Eisenhorn Omnibus (Абнетт) - страница 649

It came back, blood steaming off its talons.

They're hunting for us/ it said.

I have seen wonders in my life. Horrors too. I have witnessed vistas and spectacles that have cowed my mind and dwarfed my imagination.

None of them compared to the mausoleum under Ghiil.

I cannot say anything about its size except to use inadequate words like vast, huge…

There was nothing to give any scale. We came out of the black tunnels into a black abyss that was to all intents much the same except that the blackness that had been walls was now immaterial. Tiny, scattered specks of light, dozens of them, illuminated small parts of the face of some impossible structure, as dark and cyclopean as the eternal wall ancient philosophers used to believe surrounded creation. The edge of the universe. The side of the casket an ancient god had wrought to keep reality in.

Which god, I wouldn't like to say.

It was warm and still. Not even the air moved. The dots of light showed small parts of a vast design etched onto the face of the mausoleum. Hints of spirals, lines and swirling runes.

This was where the warped ones had laid their dead king to rest.

This was the tomb of Yssarile, over which Ghiil had been raised in the strange eons before man.

The sight even stunned Cherubael to silence. I hoped its lack of comment was down to awe. I had a nasty feeling it had more to do with reverence.

Or dread.

Gustine lost it for a while. His mind refused to deal with what his eyes were seeing. He began to weep inconsolably, and fell to his knees. It was a dismal sight to see such a robust, fearless man reduced in such a way.

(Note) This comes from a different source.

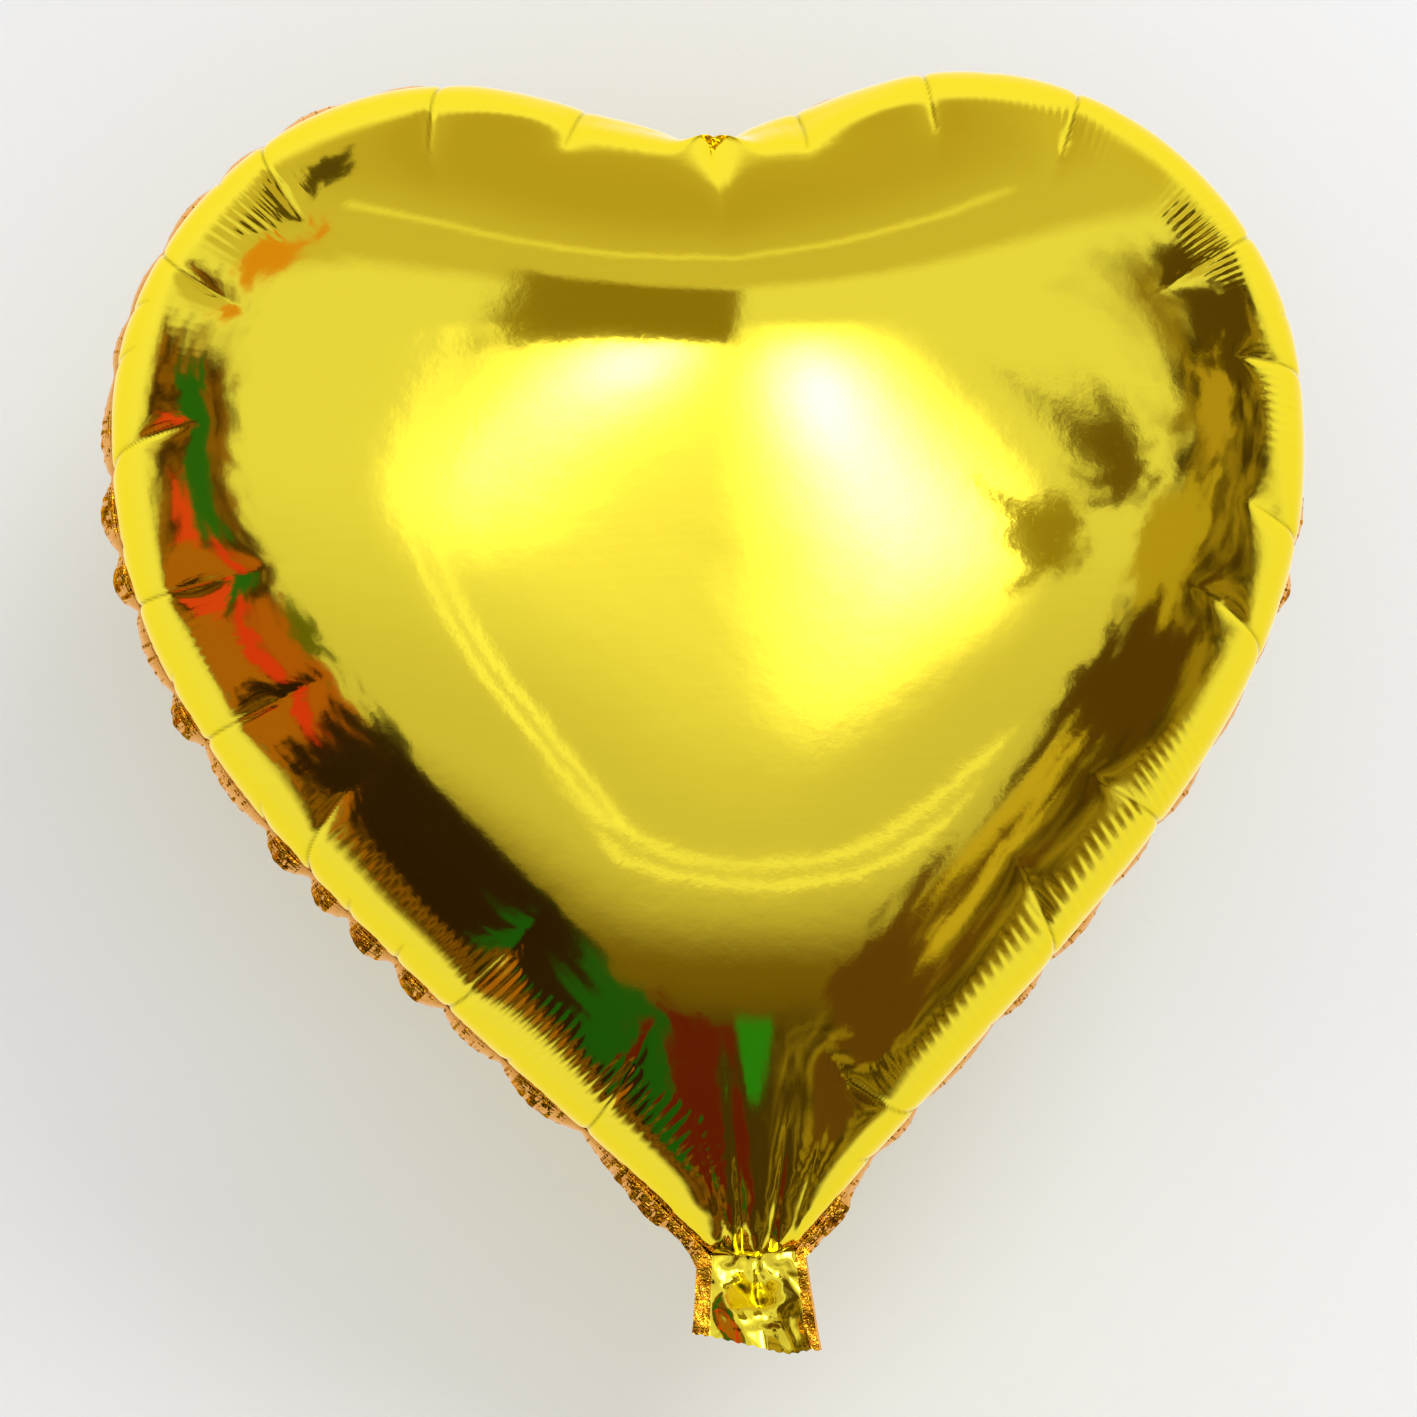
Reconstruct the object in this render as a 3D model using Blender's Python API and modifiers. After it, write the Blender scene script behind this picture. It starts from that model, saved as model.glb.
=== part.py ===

I let him be as long as I dared, but the sounds of his weeping carried in the dark and seemed alarmingly loud. Some of the tiny lights on the face of the mausoleum began to move, as if descending.

I took hold of the sobbing fighter and tried to use my will to calm him.

It didn't work. No persuasion could anchor the edges of his sanity where it had come adrift.

I had to be harsher. I numbed his mind with a deep psychic probe, blocking his terror out and freezing his thoughts but for the most basic instincts and biological functions.

We approached the mausoleum across a plain of lightless stone. The further we got, the further away I realised the structure actually was. It was evidently even bigger than I had first realised.

I had Gustine switch off his lamp pack. We simply followed the dots of light up ahead. I suggested that Cherubael might like to warn us if the darkness around us became anything other than a flat table of stone. A chasm, for example.